Midwife: Like Author, Like Daughter
Whited Sepulchre Records

If the name Midwife isn't familiar, Sister Grotto might be. It's the alias Denver-based Madeline Johnston has used to release “transcendental drone-pop” on albums such as 2016's You Don't Have to Be a House to be Haunted and 2014's The Minotaur. For Like Author, Like Daughter, Johnston has donned the Midwife moniker for a nine-song set whose grime-encrusted, vocal-based neo-shoegaze should appeal to fans of Beach House, Grouper, and the like. Issued on the Cincinnati-based vinyl-and-tape label Whited Sepulchre Records, the fifty-minute vinyl release, which arrives accompanied by a split cassette with Planning for Burial, sees Johnston joined by Tucker Theodore, credited with performing, recording, and co-producing the album.

It's tempting to draw a connection between the ruined, abandoned mattress on the album cover to recent events in Johnston's own life, primarily her forced eviction from Denver's DIY venue Rhinoceropolis; in that regard, stripped-down, heart-on-her-sleeve songs about loss, dislocation, and disorientation would seem to naturally follow from such personal upheaval. Drumming and electric piano occasionally surface, but for the most part the arrangements are built from guitars and vocals.

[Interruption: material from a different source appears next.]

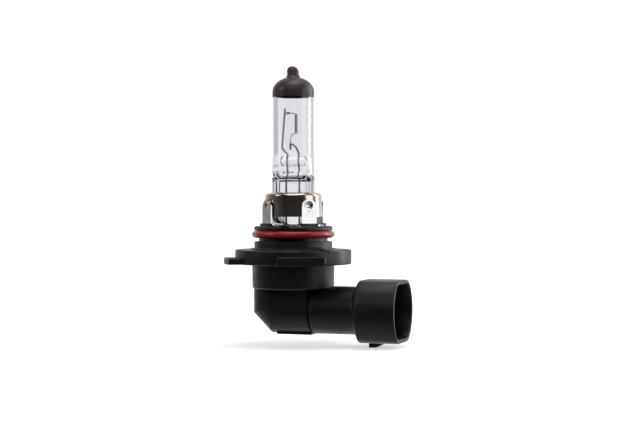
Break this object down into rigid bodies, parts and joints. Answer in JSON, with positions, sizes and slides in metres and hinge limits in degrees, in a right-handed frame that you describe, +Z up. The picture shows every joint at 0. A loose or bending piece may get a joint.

“Song for an Unborn Sun” opens the album in slow-burning mode with Johnston's expressive voice wrapped in a distortion-heavy haze of guitar strums, power chords, and plodding drums, the repeated refrain “Why can't you see me?” empowering the song with desperation, defiance, and anger. Pitched at a less feverish level, “Reason” finds Johnston in ballad mode, this time her vocal supported by a thick swirl of e-bow textures and drones. “RTD Pt. I” changes things up by omitting vocals, opting instead for a delicate seven-minute reverie of guitar atmospheres, after which the serene second part adds her soft voice to its lilting frame. Here and elsewhere, lyrics are sometimes rendered indecipherable when the singing's swathed in fuzz and grime, but the music's impact isn't severely compromised when the move complements its cumulative effect.

This is an album best experienced loud, as turning it up makes it all the easier to surrender to the songs' heartache and share in its affirmative, even at times celebratory spirit. Whatever the hardships Johnston's endured, songs such as “Way Out” and “Liar” reveal Like Author, Like Daughter's tone to be triumphant rather than resigned or mired in despair.